Carolyn Rosenthal makes chicken soup following her own version of her mother-in-law's recipe, which Carolyn documented in her cookbook. (Photo: www.hartphoto.com)

Carolyn, a former teacher who now supervises the front-office staff in Harry’s office, was a foodie before the term was coined. “My love of cooking came from my mother.” In the foreward of her book, she tells of growing up watching her mother cook, of the excitement of a high school home economics class – where she loved having “my own cooking station” – and of being a new bride occupying a pink kitchen in Washington, D.C., cooking so much that she gained 10 pounds in her first year of marriage. “All I did was make every excuse in the world to have people over for dinner and at least dessert,” she says.
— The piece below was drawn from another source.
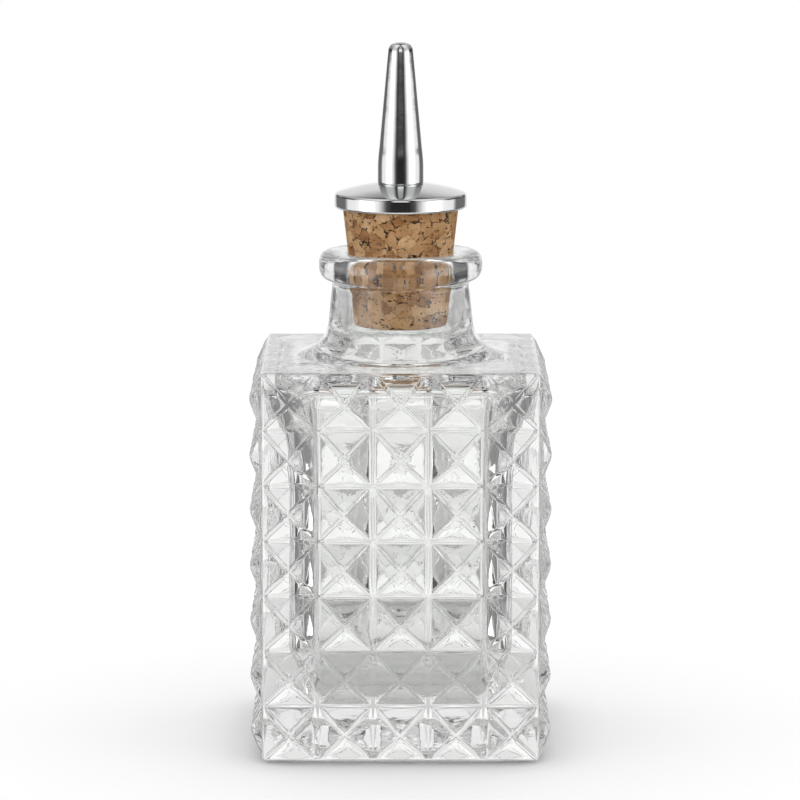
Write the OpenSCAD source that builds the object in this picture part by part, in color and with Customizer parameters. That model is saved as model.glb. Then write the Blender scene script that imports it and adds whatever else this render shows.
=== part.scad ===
// Square bitters bottle of clear pressed glass, every side covered with
// pyramid studs, closed by a tapered cork that carries a domed metal cap
// and a dashing spout.
// Origin: centre of the base, on the surface the bottle stands on. +Z is up.
// All sizes are in millimetres.

/* [Studded glass block] */
// Distance from one stud to the next across a side
stud_pitch_x = 10.55; // [10:0.05:11]
// Distance from one stud to the next up a side
stud_pitch_z = 10.62; // [10.2:0.02:11]
// Studs side by side on each side
stud_cols = 5; // [5:1:5]
// Rows of studs up each side
stud_rows = 7; // [7:1:7]
// How far the flat tip of a stud stands out from the grooves
stud_h = 2.28; // [1.6:0.02:2.6]
// Width of the flat groove between two studs
groove_w = 0.8; // [0.6:0.1:1.4]
// Width of the flat tip of a stud
tip_w = 1.1; // [0.7:0.1:1.8]
// Plain margin below the bottom row of studs
margin_bottom = 0.45; // [0.3:0.05:0.8]
// Plain margin above the top row of studs
margin_top = 0.2; // [0.1:0.05:0.5]

/* [Inside of the bottle] */
// Thickness of the glass under the cavity
floor_t = 10.8; // [9:0.2:13]
// Thickness of the glass shoulder over the cavity
shoulder_t = 3.0; // [2.5:0.1:4]
// Half of the cavity's width at mid height
cavity_hw = 21.2; // [19.5:0.1:22]
// Reach of the cavity from its middle into its rounded corners
cavity_diag = 27.2; // [26.8:0.1:27.6]
// Radius of the bore in the neck
bore_r = 10.3; // [10.25:0.05:10.8]

/* [Neck and lip] */
// Radius of the neck under the lip
neck_r = 13.15; // [12.6:0.05:13.6]
// Radius of the neck where its flare begins
neck_low_r = 13.85; // [13.7:0.05:14.2]
// Radius of the flare from the neck into the shoulder
flare_r = 7.0; // [6:0.2:8]
// Height of the lip's top above the base
lip_top = 95.0; // [94:0.1:96]
// Height of the lip from its underside to its top
lip_h = 5.7; // [5:0.1:6.4]
// Outer radius of the lip
lip_r = 15.72; // [15.2:0.02:16.2]

/* [Cork] */
// Height of the cork's lower end above the base
cork_bottom = 80.6; // [79:0.1:83]
// Height of the cork's upper end above the base
cork_top = 103.35; // [102:0.05:104.5]
// Radius of the cork at its lower end
cork_low_r = 9.1; // [8.7:0.05:9.3]
// Radius of the cork level with the lip's top
cork_mouth_r = 10.2; // [9.9:0.02:10.2]
// Radius of the cork at its upper end
cork_top_r = 11.15; // [10.9:0.05:11.5]

/* [Cap] */
// Outer radius of the cap
cap_r = 12.72; // [12.2:0.02:13.2]
// Height of the cap's upright rim
cap_rim_h = 2.8; // [2.2:0.1:3.4]
// Rise of the dome above the rim, at its middle
cap_dome_h = 2.1; // [1.6:0.1:2.6]

/* [Spout and stem tube] */
// Height of the spout's tip above the base
spout_top = 134.9; // [130:0.1:138]
// Radius of the spout's straight foot
spout_foot_r = 4.42; // [4.2:0.02:4.6]
// Radius of the spout just under its rounded tip
spout_tip_r = 2.42; // [2.2:0.02:2.7]
// Radius of the hole in the spout's tip
orifice_r = 0.95; // [0.6:0.05:1.2]
// Outer radius of the stem tube
stem_r = 3.0; // [2.6:0.05:3.1]
// Wall of the stem tube
stem_wall = 0.5; // [0.3:0.05:0.7]
// Radius of the flared end of the stem tube
stem_flange_r = 4.1; // [3.6:0.05:4.6]

/* [Hidden] */
$fn = 96;

half_w = stud_cols * stud_pitch_x / 2;
body_h = margin_bottom + stud_rows * stud_pitch_z + margin_top;

// Depth by which the wave up a side lies inside the wave across it, so that
// no two flats of the block fall in one plane.
wave_gap = 0.04;

// One side's outline as [distance along the side, height above the grooves].
function wave(n, pitch, tip) =
    [for (i = [0 : n - 1])
        for (p = [[groove_w / 2, 0],
                  [pitch / 2 - tip_w / 2, tip],
                  [pitch / 2 + tip_w / 2, tip],
                  [pitch - groove_w / 2, 0]])
            [i * pitch + p[0], p[1]]];

// Outline of the block seen from above: one side and its rounded corner,
// turned four times.
side_pts = [for (p = wave(stud_cols, stud_pitch_x, stud_h))
    [p[0] - half_w, -(half_w + p[1])]];
corner_c = half_w - groove_w / 2;
corner_pts = [for (a = [30, 60])
    [corner_c + groove_w / 2 * sin(a), -corner_c - groove_w / 2 * cos(a)]];
quarter_pts = concat(side_pts, corner_pts);
function turn(p, a) = [p[0] * cos(a) - p[1] * sin(a), p[0] * sin(a) + p[1] * cos(a)];
plan_pts = [for (q = [0 : 3]) for (p = quarter_pts) turn(p, q * 90)];

// Outline of the block seen from the side: [half width, height].
up_wave = wave(stud_rows, stud_pitch_z, stud_h - wave_gap);
up_hw = half_w - wave_gap;
stud_slope = (stud_h - wave_gap) / (stud_pitch_z / 2 - tip_w / 2 - groove_w / 2);
foot_z = 2.2;
foot_out = stud_slope * (foot_z - margin_bottom - groove_w / 2);
up_pts = concat(
    [[up_hw - 2.3, 0], [up_hw - 1.2, 0.16], [up_hw - 0.3, 0.62],
     [up_hw + 0.35, 1.35], [up_hw + foot_out, foot_z]],
    [for (i = [1 : len(up_wave) - 1])
        [up_hw + up_wave[i][1], margin_bottom + up_wave[i][0]]],
    [[up_hw - 0.14, body_h - 0.34], [up_hw - 0.45, body_h - 0.1],
     [up_hw - 0.9, body_h]]);

// A profile given as [half width, height] and its mirror image, closed.
function both_sides(pts) = concat(
    pts, [for (i = [len(pts) - 1 : -1 : 0]) [-pts[i][0], pts[i][1]]]);

// The cavity seen from the side: [half width, height] from the floor to the
// underside of the shoulder.
ceiling_z = body_h - shoulder_t;
cavity_pts = [
    [cavity_hw - 7.6, floor_t], [cavity_hw - 5.2, floor_t + 0.4],
    [cavity_hw - 3.2, floor_t + 1.5], [cavity_hw - 1.7, floor_t + 3.4],
    [cavity_hw - 0.5, floor_t + 6.6], [cavity_hw, floor_t + 12],
    [cavity_hw, ceiling_z - 26], [cavity_hw + 0.5, ceiling_z - 14],
    [cavity_hw + 1.4, ceiling_z - 8], [cavity_hw + 2.4, ceiling_z - 3.6],
    [cavity_hw + 2.6, ceiling_z - 1.6], [cavity_hw + 1.9, ceiling_z - 0.6],
    [cavity_hw + 0.2, ceiling_z]];
// The cavity seen from above: arcs of one radius round off its corners.
corner_mid = (cavity_diag - (cavity_hw + 3.2)) / (sqrt(2) - 1);
corner_arc = cavity_hw + 3.2 - corner_mid;
cavity_plan = [for (q = [0 : 3]) for (a = [10 : 7 : 80])
    turn([corner_mid + corner_arc * cos(a), corner_mid + corner_arc * sin(a)], q * 90)];

neck_z0 = body_h - 1;
flare_cr = neck_low_r + flare_r;
flare_cz = body_h + flare_r;
lip_under = lip_top - lip_h;

// Half of the wall of the neck and lip, from the shoulder to the lip's top.
neck_pts = concat(
    [[0, neck_z0], [flare_cr + 0.3, neck_z0]],
    [for (a = [80, 65, 50, 36, 23, 11, 0])
        [flare_cr - flare_r * cos(a), flare_cz - flare_r * sin(a)]],
    [[neck_r + 0.25, (flare_cz + lip_under) / 2], [neck_r, lip_under - 0.4],
     [neck_r + 0.35, lip_under + 0.02], [lip_r - 1.25, lip_under + 0.5],
     [lip_r - 0.52, lip_under + 1.2], [lip_r - 0.1, lip_under + 2.1],
     [lip_r, lip_under + 2.9], [lip_r - 0.1, lip_under + 3.7],
     [lip_r - 0.5, lip_top - 1.1], [lip_r - 1.2, lip_top - 0.42],
     [lip_r - 2.2, lip_top - 0.08], [lip_r - 3, lip_top],
     [0, lip_top]]);

cork_h = cork_top - cork_bottom;
shank_r = 3.8;
cap_z0 = cork_top;
cap_z1 = cap_z0 + cap_rim_h;
land_r = spout_foot_r + 0.1;
function dome_z(r) = cap_z1 + cap_dome_h * (1 - pow(r / cap_r, 2));
land_z = dome_z(land_r);
stem_top = land_z + 4;

// Block with studs on all four sides: where the wave across a side and the
// wave up it are cut out of one another, four-sided pyramids are left.
module studded_block() {
    intersection() {
        translate([0, 0, -1]) linear_extrude(height = body_h + 2) polygon(plan_pts);
        translate([0, 40, 0]) rotate([90, 0, 0]) linear_extrude(height = 80)
            polygon(both_sides(up_pts));
        rotate([0, 0, 90]) translate([0, 40, 0]) rotate([90, 0, 0])
            linear_extrude(height = 80) polygon(both_sides(up_pts));
    }
}

module cavity() {
    intersection() {
        translate([0, 0, floor_t - 1]) linear_extrude(height = ceiling_z - floor_t + 2)
            polygon(cavity_plan);
        translate([0, 40, 0]) rotate([90, 0, 0]) linear_extrude(height = 80)
            polygon(both_sides(cavity_pts));
        rotate([0, 0, 90]) translate([0, 40, 0]) rotate([90, 0, 0])
            linear_extrude(height = 80) polygon(both_sides(cavity_pts));
    }
}

// Bore of the neck, opening into the cavity below and rounded at the mouth.
module neck_bore() {
    rotate_extrude() polygon([
        [0, ceiling_z - 3], [13.2, ceiling_z - 0.6], [12.2, ceiling_z + 0.5],
        [11.2, ceiling_z + 1.7], [bore_r + 0.25, ceiling_z + 3.4],
        [bore_r, ceiling_z + 5.6], [bore_r, lip_top - 1.0],
        [bore_r + 0.14, lip_top - 0.5], [bore_r + 0.5, lip_top - 0.14],
        [bore_r + 1.2, lip_top + 0.1], [bore_r + 1.2, lip_top + 2],
        [0, lip_top + 2]]);
}

// Shallow dish under the base, so the bottle rests on a flat border.
module base_dish() {
    rotate_extrude() polygon([
        [0, -1], [19.6, -1], [19.6, 0.1], [18.6, 0.7], [14, 1.1], [0, 1.25]]);
}

module bottle() {
    color([0.86, 0.90, 0.90, 0.45])
    difference() {
        union() {
            studded_block();
            rotate_extrude() polygon(neck_pts);
        }
        cavity();
        neck_bore();
        base_dish();
    }
}

// Tapered cork, bored through for the stem tube and recessed below for the
// tube's flared end.
module cork() {
    color([0.72, 0.55, 0.38])
    rotate_extrude() polygon([
        [stem_r, cork_bottom + 0.5], [stem_flange_r, cork_bottom + 0.5],
        [stem_flange_r, cork_bottom], [cork_low_r - 0.35, cork_bottom],
        [cork_low_r, cork_bottom + 0.4], [cork_mouth_r, lip_top],
        [cork_top_r, cork_top - 0.45], [cork_top_r - 0.4, cork_top],
        [stem_r, cork_top]]);
}

// Domed round cap with an upright rim; its flat underside sits on the cork.
module cap() {
    color([0.80, 0.81, 0.83])
    rotate_extrude() polygon(concat(
        [[shank_r, cap_z0], [cap_r - 0.35, cap_z0], [cap_r, cap_z0 + 0.35],
         [cap_r, cap_z1 - 0.4], [cap_r - 0.12, cap_z1 - 0.12]],
        [for (k = [0 : 8]) let (r = cap_r - 0.5 - (cap_r - 0.5 - land_r) * k / 8)
            [r, dome_z(r)]],
        [[shank_r, land_z]]));
}

// Tapered spout: its shank is pressed through the cap, its shoulder sits on
// the dome, and its bore narrows to the hole in the tip.
module spout() {
    color([0.80, 0.81, 0.83])
    rotate_extrude() polygon([
        [stem_r, cap_z0], [shank_r, cap_z0], [shank_r, land_z],
        [spout_foot_r - 0.1, land_z], [spout_foot_r, land_z + 0.15],
        [spout_foot_r, land_z + 4.0], [spout_foot_r - 0.1, land_z + 5.2],
        [spout_tip_r, spout_top - 1.8], [spout_tip_r - 0.2, spout_top - 0.95],
        [spout_tip_r - 0.6, spout_top - 0.35], [spout_tip_r - 1.1, spout_top - 0.03],
        [orifice_r + 0.15, spout_top], [orifice_r, spout_top - 0.15],
        [orifice_r, spout_top - 2.4], [stem_r - stem_wall, stem_top + 1.0],
        [stem_r, stem_top], [stem_r, cap_z0]]);
}

// Tube through the cork that holds the metal top on it and carries the
// liquid; its upper end is pressed into the spout, its lower end is flared.
module stem_tube() {
    color([0.70, 0.71, 0.73])
    rotate_extrude() polygon([
        [stem_r - stem_wall, cork_bottom], [stem_flange_r, cork_bottom],
        [stem_flange_r, cork_bottom + 0.5], [stem_r, cork_bottom + 0.5],
        [stem_r, stem_top - 0.1], [stem_r - stem_wall, stem_top - 0.1]]);
}

bottle();
cork();
cap();
spout();
stem_tube();
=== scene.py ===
import bpy
import bmesh
import math
import random
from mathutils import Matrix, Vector, noise


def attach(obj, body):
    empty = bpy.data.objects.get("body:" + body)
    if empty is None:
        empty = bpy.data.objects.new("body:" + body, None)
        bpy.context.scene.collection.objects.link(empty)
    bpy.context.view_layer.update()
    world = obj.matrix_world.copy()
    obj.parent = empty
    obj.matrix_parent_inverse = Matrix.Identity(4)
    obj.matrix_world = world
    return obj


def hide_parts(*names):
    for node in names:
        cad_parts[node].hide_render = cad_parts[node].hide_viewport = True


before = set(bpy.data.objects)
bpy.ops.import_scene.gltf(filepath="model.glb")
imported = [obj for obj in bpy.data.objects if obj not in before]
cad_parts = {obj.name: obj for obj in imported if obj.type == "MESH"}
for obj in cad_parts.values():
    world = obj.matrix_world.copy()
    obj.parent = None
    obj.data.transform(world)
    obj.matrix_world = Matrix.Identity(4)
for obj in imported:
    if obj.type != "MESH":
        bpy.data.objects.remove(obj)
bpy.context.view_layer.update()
random.seed(7)
MM = 0.001


# ------------------------------------------------------------------ helpers
def link(obj):
    bpy.context.scene.collection.objects.link(obj)
    return obj


def mesh_object(name, verts, faces, mat, merge=2e-6):
    me = bpy.data.meshes.new(name)
    me.from_pydata([tuple(c * MM for c in v) for v in verts], [], faces)
    bm = bmesh.new()
    bm.from_mesh(me)
    if merge:
        bmesh.ops.remove_doubles(bm, verts=bm.verts, dist=merge)
    bmesh.ops.dissolve_degenerate(bm, dist=1e-7, edges=bm.edges)
    bmesh.ops.recalc_face_normals(bm, faces=bm.faces)
    for f in bm.faces:
        f.smooth = True
    bm.to_mesh(me)
    bm.free()
    me.materials.append(mat)
    return link(bpy.data.objects.new(name, me))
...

“So I’ve had that wonderful drive all these years – when I was first married, then making things the kids like. I always went for the special. I would find really fun, pretty, delicious things, especially desserts and sweets.” (Desserts take up a large portion of her cookbook.)
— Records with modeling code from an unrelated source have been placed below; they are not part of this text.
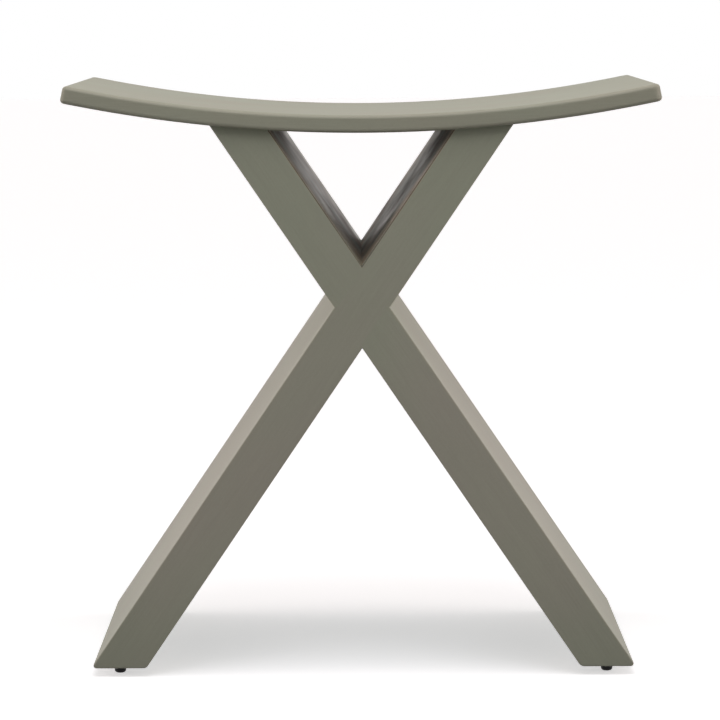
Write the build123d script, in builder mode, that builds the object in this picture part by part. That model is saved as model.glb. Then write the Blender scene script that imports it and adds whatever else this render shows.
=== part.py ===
from build123d import *

import os
from math import acos, asin, cos, degrees, radians, sin, tan

# Accent stool: a dished seat panel on two wide boards that cross in an X.
# Lengths are in millimetres and angles in degrees. The origin lies on the floor under
# the middle of the seat, X runs along the seat, -Y is the front and +Z is up.

# Overall sizes
stool_height = 457.0
seat_width = 458.0
seat_depth = 305.0

# Seat panel, bent about an axis that runs front to back above it
seat_thickness = 13.5
seat_radius = 1115.0
seat_edge_radius = 3.0
seat_corner_radius = 3.5

# Leg panels, whose slope is measured from the floor
leg_slope = 55.87
leg_thickness = 35.5
leg_depth = 289.0
crossing_height = 287.0
leg_edge_radius = 1.0
foot_toe_radius = 2.2
foot_heel_radius = 5.0

# Glue lines and fits
glue_gap = 0.1
halving_clearance = 0.1
hole_clearance = 0.05

# Countersunk wood screws that hold the seat on the legs
screw_length = 40.0
screw_radius = 2.0
screw_head_radius = 4.0
countersink_angle = 90.0
screw_point_length = 6.0
screw_end_inset = 44.0
recess_span = 4.6
recess_width = 1.2
recess_depth = 1.6

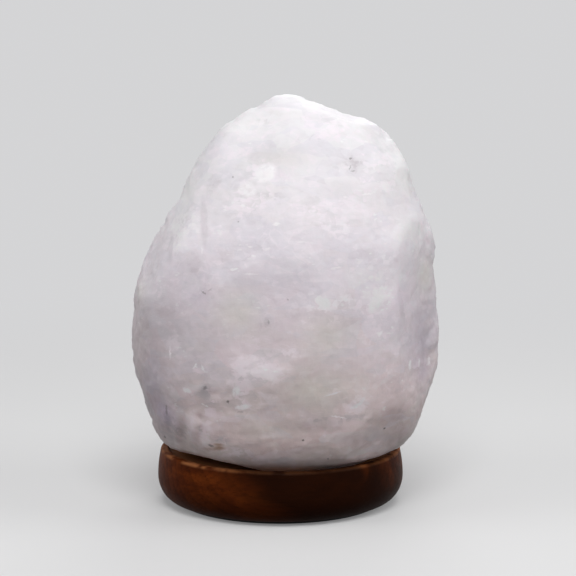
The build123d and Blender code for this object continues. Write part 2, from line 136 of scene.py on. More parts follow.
class Shading:
    def __init__(self, tree):
        self.tree = tree

    def feed(self, socket, value):
        if isinstance(value, Tap):
            self.tree.links.new(value.socket, socket)
        else:
            socket.default_value = value

    def add(self, kind, settings=None, sockets=None, output=0):
        node = self.tree.nodes.new("ShaderNode" + kind)
        for key, value in (settings or {}).items():
            if key == "stops":
                for element, (position, colour) in zip(node.color_ramp.elements, value):
                    element.position, element.color = position, colour
            else:
                setattr(node, key, value)
        for key, value in (sockets or {}).items():
            self.feed(node.inputs[key], value)
        return Tap(self, node.outputs[output])

    def seenRays(self):   # 1 where the eye, a mirror or glass sees the background, 0 where it lights the lamp
        kinds = [self.add("LightPath", {}, {}, "Is %s Ray" % kind)
                 for kind in ("Camera", "Glossy", "Transmission")]
        return kinds[0].maths("MAXIMUM", kinds[0].maths("MAXIMUM", kinds[0], kinds[1]), kinds[2])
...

“I had always wanted to do something with my recipes,” Carolyn says. “Years ago, when Jennifer [Kramer, Carolyn’s daughter] and her friends went to college, I had done a very general basic one. But I always wanted to do something more.”
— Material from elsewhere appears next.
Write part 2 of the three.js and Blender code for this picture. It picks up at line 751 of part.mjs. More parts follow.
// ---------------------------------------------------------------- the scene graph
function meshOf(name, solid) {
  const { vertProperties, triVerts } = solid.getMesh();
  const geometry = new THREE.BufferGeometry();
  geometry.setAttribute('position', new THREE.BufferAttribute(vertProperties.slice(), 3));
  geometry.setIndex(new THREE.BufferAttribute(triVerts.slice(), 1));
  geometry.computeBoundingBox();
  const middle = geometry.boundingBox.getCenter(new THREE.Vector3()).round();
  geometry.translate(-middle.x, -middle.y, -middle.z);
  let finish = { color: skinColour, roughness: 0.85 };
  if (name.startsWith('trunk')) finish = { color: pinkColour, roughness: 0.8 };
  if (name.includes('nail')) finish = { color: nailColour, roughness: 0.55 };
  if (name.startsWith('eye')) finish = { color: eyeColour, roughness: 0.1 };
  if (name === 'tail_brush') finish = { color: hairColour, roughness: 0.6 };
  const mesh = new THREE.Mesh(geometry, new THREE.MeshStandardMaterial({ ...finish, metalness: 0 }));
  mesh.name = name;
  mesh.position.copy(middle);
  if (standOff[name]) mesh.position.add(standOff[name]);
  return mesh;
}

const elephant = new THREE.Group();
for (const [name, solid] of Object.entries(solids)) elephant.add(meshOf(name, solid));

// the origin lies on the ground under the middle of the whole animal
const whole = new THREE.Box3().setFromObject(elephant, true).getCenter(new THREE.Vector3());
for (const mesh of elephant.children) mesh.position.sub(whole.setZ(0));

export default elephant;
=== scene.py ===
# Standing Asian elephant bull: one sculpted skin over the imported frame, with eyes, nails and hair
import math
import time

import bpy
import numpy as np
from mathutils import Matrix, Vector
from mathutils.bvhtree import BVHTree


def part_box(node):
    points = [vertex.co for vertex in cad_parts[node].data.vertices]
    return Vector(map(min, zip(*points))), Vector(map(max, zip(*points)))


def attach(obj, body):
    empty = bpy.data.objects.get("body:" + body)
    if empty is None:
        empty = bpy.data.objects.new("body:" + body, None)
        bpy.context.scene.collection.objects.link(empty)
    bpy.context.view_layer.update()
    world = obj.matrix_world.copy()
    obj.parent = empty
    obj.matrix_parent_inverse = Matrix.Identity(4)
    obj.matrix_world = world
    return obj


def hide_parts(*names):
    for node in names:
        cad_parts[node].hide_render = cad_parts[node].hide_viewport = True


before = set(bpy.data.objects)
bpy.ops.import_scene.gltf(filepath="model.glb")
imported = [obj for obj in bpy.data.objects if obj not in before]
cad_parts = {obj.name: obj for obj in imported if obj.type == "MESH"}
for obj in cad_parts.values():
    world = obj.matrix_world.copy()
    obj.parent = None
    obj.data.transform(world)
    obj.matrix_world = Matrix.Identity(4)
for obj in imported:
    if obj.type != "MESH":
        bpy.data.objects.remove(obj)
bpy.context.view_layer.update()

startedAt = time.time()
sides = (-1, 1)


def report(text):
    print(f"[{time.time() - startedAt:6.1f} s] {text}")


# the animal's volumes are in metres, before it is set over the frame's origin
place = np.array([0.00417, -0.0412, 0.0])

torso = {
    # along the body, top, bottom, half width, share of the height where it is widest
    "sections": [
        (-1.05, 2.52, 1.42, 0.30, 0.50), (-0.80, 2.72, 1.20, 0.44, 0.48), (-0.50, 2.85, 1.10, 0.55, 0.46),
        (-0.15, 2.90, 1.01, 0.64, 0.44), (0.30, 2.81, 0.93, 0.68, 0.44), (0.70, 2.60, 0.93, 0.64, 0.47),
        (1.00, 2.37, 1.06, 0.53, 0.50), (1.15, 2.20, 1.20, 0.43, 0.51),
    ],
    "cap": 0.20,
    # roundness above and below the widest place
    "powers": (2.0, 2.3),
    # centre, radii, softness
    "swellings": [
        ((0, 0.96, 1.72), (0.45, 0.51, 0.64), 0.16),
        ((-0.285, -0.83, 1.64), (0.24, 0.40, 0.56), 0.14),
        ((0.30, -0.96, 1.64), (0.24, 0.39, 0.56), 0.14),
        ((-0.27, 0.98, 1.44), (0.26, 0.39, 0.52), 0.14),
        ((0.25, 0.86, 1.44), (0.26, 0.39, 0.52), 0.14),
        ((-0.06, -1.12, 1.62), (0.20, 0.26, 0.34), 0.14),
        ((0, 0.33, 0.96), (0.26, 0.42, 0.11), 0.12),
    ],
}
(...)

Like many home cooks, Carolyn started with a big accordion file and a binder full of recipes originating from her mother Clara Pransky, her mother-in-law and other sources, all of which she says she “tweaked” over the years.  “Della [Rosenthal, Carolyn’s mother-in-law] had no recipes whatsoever, so when she was alive we would write down what she was doing as best we could. Those recipes are actually from her mouth and hands to our paper.” Now they are preserved for future generations, including her son Matthew’s family, in Carolyn’s cookbook.

Carolyn Rosenthal, Jennifer Kramer

Carolyn Rosenthal and her daughter Jennifer Kramer make banana bread from the recipe that is Jennifer’s and her son’s favorite. (Photo: www.hartphoto.com)

Jennifer Kramer, her daughter, says, “The cookbook is very special to me. The main thing I love about it is that I used to have to pick up the phone and say, ‘Mom, how do you make this recipe?’ Now all the recipes we love so much are all in one place.

“Whatever my mom does, she’s going to put her whole heart into it.”

To get started, Carolyn made one page, and then another, uploading photos from her computer, dragging them into pre-designed templates and filling in text boxes with her own words. After I had a dozen or so pages I’d start to clump them. Then I started an index. Then I just went through all the recipes I had in my house.

“The custom [Shutterfly] path allows you to do so much. You can crop, you can shrink, you can blow them up – the choices will blow your mind. It’s just a matter of taking the time to make it. I was able to tweak everything to my satisfaction.” Just like the recipes themselves.

The book includes a detailed table of contents, a thank-you to Carolyn’s twin sister, Rosalyn Margolis, stories and a dedication to her mother on the last page. The first pages of the book are titled “Heritage Recipes.” These are recipes that Carolyn’s mother and mother-in-law were known for – among them Starlight Pastry Twists (“When I look at them I think of my mother.”), Vegetable Soup (“This vegetable soup recipe has been passed down for generations.”), Cheese Blintzes and Monkey Bread.

“I feel like I have my culinary roots from my mother and then Harry’s,” Carolyn says. “I wanted to start out with their recipes, and hopefully our children after us will continue those recipes and traditions.”

Every recipe has a picture, and family photos are strewn throughout the book. Jennifer says she especially treasures the photos of her family cooking for holidays. “My favorite time of the year is when all the women in the family get together and cook, and that’s reflected in the pictures in the book.”

Throughout the year, Carolyn had help from her family and a few close friends, but the accomplishment is hers. “When I finished this book and saw it I was floored. This is just kind of who I am. But only after the fact did I think that way about making it.”

In the foreward to her cookbook, Carolyn writes, “I don’t often think about what defines me as a person besides my wonderful family both past and present. However, if I were to analyze what actually goes through my mind more times during a day than anything else, that, my dear family and friends, would be food and its preparation.” With that, Carolyn’s opus shines.